Republicans took over the U.S. Senate, flipping the leadership, and putting sitting Sen. Lisa Murkowski, R-Alaska, in line to chair the U.S. Senate’s Energy and Natural Resources Committee, where she is ranking member.

Alaska’s sole congressman, Don Young, handily won re-election to the U.S. House, with 115,848 votes to challenger Forrest Dunbar’s 90,534.

The Alaska Division of Election’s schedule shows Nov. 6 as the beginning of questioned ballot review; Nov. 11 as the beginning of the count for any remaining early votes and absentee ballots; Nov. 14 as the deadline for receipt of absentee by mail ballots postmarked within the United States; Nov. 19 as the deadline for receipt of absentee by mail ballots postmarked outside the U.S.; and Nov. 28 as the target date for certifying the election.

Inauguration is Dec. 1, and the Walker-Mallott campaign said the candidates would “meet with their campaign advisors and review a possible transition timeline that could begin once all the ballots are counted.”

Meyer to head Senate

The Alaska Senate Republican majority announced leadership positions Nov. 5, following the re-election of Sens. Click Bishop, Mike Dunleavy, Anna Fairclough, Cathy Giessel, Pete Kelly, Kevin Meyer, Pete Micciche and Gary Stevens and the election to the Senate of former House members Mia Costello and Bill Stoltze.

There are 15 members in the Senate majority, which named Meyer, R-Anchorage, as Senate president; John Coghill, R-North Pole, as majority leader; Charlie Huggins, R-Wasilla, as Rules chair; Fairclough, R-Anchorage, and Kelly, R-Fairbanks, will be Finance co-chairs.

On the other side of the aisle, the four Democratic senators up for re-election - Dennis Egan, Berta Gardner, Lyman Hoffman and Donny Olson - were all re-elected.

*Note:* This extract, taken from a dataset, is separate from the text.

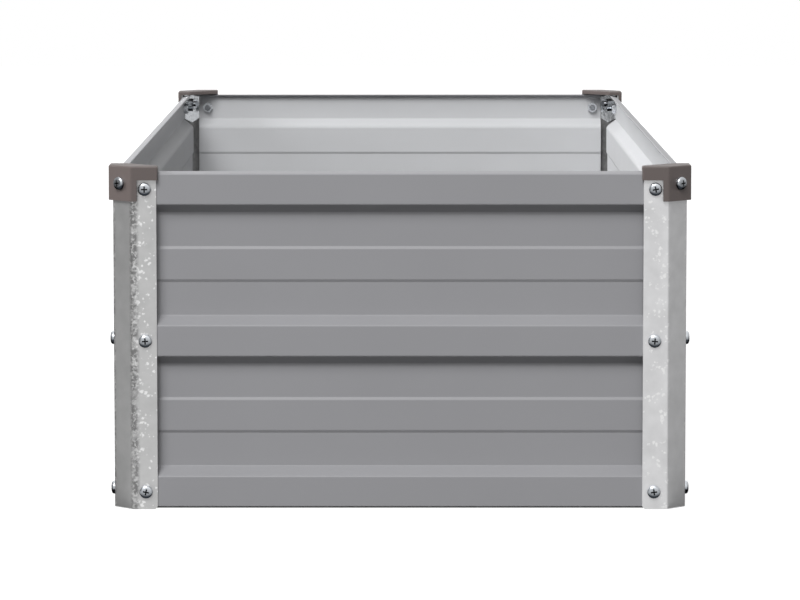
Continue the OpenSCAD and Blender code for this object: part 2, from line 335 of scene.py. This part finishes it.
def fold_corner(depth, reach, low, high):
    """A sheet folded round a corner at the origin, its middle this far in from the outer faces."""
    bend = post_chamfer + depth * half_fold
    corner = stand_sheet(reach - bend, high - low, ((bend + reach) / 2, depth, (low + high) / 2))
    pick(corner, "edges", lambda edge: middle(edge).x < bend + (reach - bend) / 4)
    for step in [(depth - bend, bend - depth, 0), (0, reach - bend, 0)]:
        bpy.ops.mesh.extrude_region_move(TRANSFORM_OT_translate={"value": step})
    return corner


def soften(piece, width, angle):
    """Rounds a little each edge that is sharper than this angle."""
    use_modifier(
        piece, "BEVEL", width=width, segments=2, limit_method="ANGLE",
        angle_limit=math.radians(angle))


def set_at_corners(piece, name, node):
    """Copies a piece modelled at the origin to the four corners, each copy with its own mesh."""
    for corner, turn in corners.items():
        select_only(piece)
        bpy.ops.object.duplicate()
        x = half_w if "right" in corner else -half_w
        y = half_l if "back" in corner else -half_l
        copy = settle(bpy.context.object, name + "_" + corner, (x, y, 0), turn)
        smooth(copy)
        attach(copy, "root")
        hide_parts(node + "_" + corner)
    bpy.data.objects.remove(piece)


# Hot-dip zinc: a dull grey skin of fine crystals, with small light flecks that lie thickest by
# the folds. Where the sheet was folded, the skin of the left posts is crazed light and dark.
fleck = 3.4 * MM
swarm_w = 6 * MM
zinc_cloud = 11 * MM
craze = 2.2 * MM
craze_w = 5.5 * MM
craze_d = 0.25 * MM
fade_w = 2 * MM
wear_w = 9 * MM
dipped_zinc, shader, place = new_material("hot_dip_zinc")
shader.inputs["Metallic"].default_value = 0.8
shader.inputs["Roughness"].default_value = 0.45
axes = add_node(dipped_zinc, "ShaderNodeSeparateXYZ", {"Vector": place})
from_corner = []
for axis, half in (("X", half_w), ("Y", half_l)):
    out = add_node(dipped_zinc, "ShaderNodeMath", {0: axes.outputs[axis]}, operation="ABSOLUTE")
    back = add_node(
        dipped_zinc, "ShaderNodeMath", {0: half, 1: out.outputs[0]}, operation="SUBTRACT")
    from_corner.append(back.outputs[0])
further = add_node(
    dipped_zinc, "ShaderNodeMath", {0: from_corner[0], 1: from_corner[1]}, operation="MAXIMUM")
along = further.outputs[0]
# The posts on the left get a darker skin than those on the right.
leftness = add_node(
    dipped_zinc, "ShaderNodeMapRange", {
        "Value": axes.outputs["X"], "From Min": -half_w / 2, "From Max": half_w / 2,
        "To Min": 1, "To Max": 0})
grains = add_node(
    dipped_zinc, "ShaderNodeTexVoronoi",
    {"Vector": place, "Scale": 1 / fleck, "Detail": 1, "Roughness": 0.6})
spread = add_node(
    dipped_zinc, "ShaderNodeMapRange", {
        "Value": along, "From Min": post_chamfer, "From Max": post_chamfer + flange_w,
        "To Min": 0.85, "To Max": 0.55})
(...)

Other committee chair assignments, expected to be formalized in December, include Lesil McGuire, R-Anchorage, Judiciary Committee; Stoltze, State Affairs; Costello, Labor and Commerce; Giessel, Resources; Bishop, Community and Regional Affairs; Bert Stedman, R-Sitka, Health and Social Services; Micciche, Transportation; Dunleavy, Education; and Stevens as chair of the joint Legislative Council.

Lyman Hoffman, D-Bethel, has joined the Senate majority and, along with Bishop, Dunleavy and Micciche, will hold a seat on the Senate Finance Committee.

The House majority was scheduled to meet Nov. 6 and that body’s leadership decisions were not yet available when Petroleum News went to press.

Most sitting members who ran in the general election won re-election; the House will have eight new members. Three races were too close to call.

Fifteen Democrats were elected to the House, including one new member, and 22 Republicans, including four new members; three races were undecided.

The state had 509,011 voters registered for the election; 228,242 were included in early totals, a 44.84 percent turnout. By comparison, official results for the November 2012 general election, a presidential contest, show 506,432 registered voters, of whom 301,694 voted, a 59.57 percent turnout.

In the last non-presidential general election, November 2010, there were 494,876 registered voters and 258,746 cast ballots, a 52.29 percent turnout.